This is an unofficial PyTorch/GPU implementation of Masked Autoencoders As Spatiotemporal Learners
@Article{STMaskedAutoencoders2022,
author = {Feichtenhofer, Christoph and Fan, Haoqi and Li, Yanghao and He, Kaiming},
journal = {arXiv:2205.09113},
title = {Masked Autoencoders As Spatiotemporal Learners},
year = {2022},
}
This repository runs on PyTorch 11.1 and above. To get started, clone the repository and install the required dependencies:
$ git clone https://github.com/cyrilzakka/MAE3D
$ cd MAE3D
$ pip install -r requirements.txt
Optionally, install wandb
for training visualization:
$ pip install wandb
In order to perform large-scale pre-training, your data should be organized in the following way:
dataset
│
├───ledger.csv
└───train
├───video_1
│ ├───img_00001.jpg
│ .
│ └───img_03117.jpg
├───video_2
│ ├───img_00001.jpg
│ .
│ └───img_02744.jpg
└───video_3
├───img_00001.jpg
.
└───img_0323.jpg
with the accompanying ledger.csv
containing rows listing the video_name
, start_frame
, end_frame
and class/pseudoclass
:
video_1 1 3117 1
video_2 1 2744 0
video_3 1 323 0
Fast and efficient loading of video data for training is done using the VideoFrameDataset library:
dataset_train = VideoFrameDataset(root_path:str, annotationfile_path:str, num_segments:int, frames_per_segment:int, transform:None, test_mode:bool)

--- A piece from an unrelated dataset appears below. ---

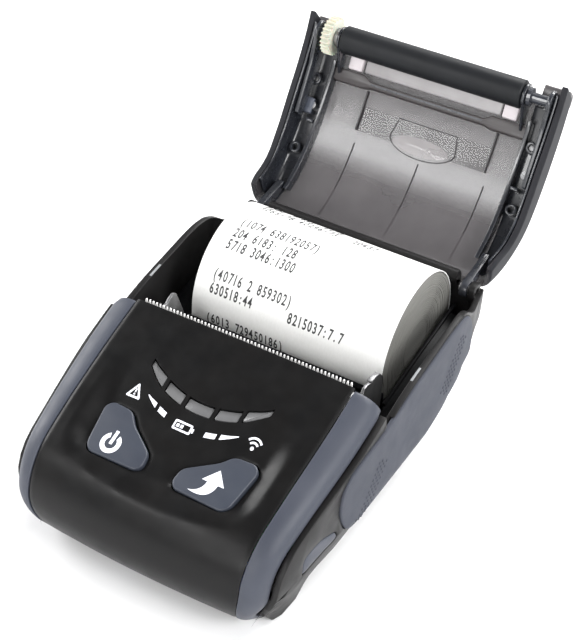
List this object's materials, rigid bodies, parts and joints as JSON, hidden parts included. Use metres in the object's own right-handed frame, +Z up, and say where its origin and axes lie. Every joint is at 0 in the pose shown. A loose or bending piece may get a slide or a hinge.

where each video is split into even num_segments
, from which a random start index is sampled and frames_per_segment
consecutive frames are loaded.
To train with the default --model vit_large_patch16
for --epochs 400
and a --batch_size 8
at an --input_size 224
run:
$ CUDA_VISIBLE_DEVICES=0,1,2,3 python -m torch.distributed.launch --nproc_per_node=4 main_pretrain.py
More training options and parameters can be viewed and modified in main_pretrain.py
.
A visualization of MAE-3D can be found in the included interactive notebook.
This project is under the CC-BY-NC 4.0 license. See LICENSE for details.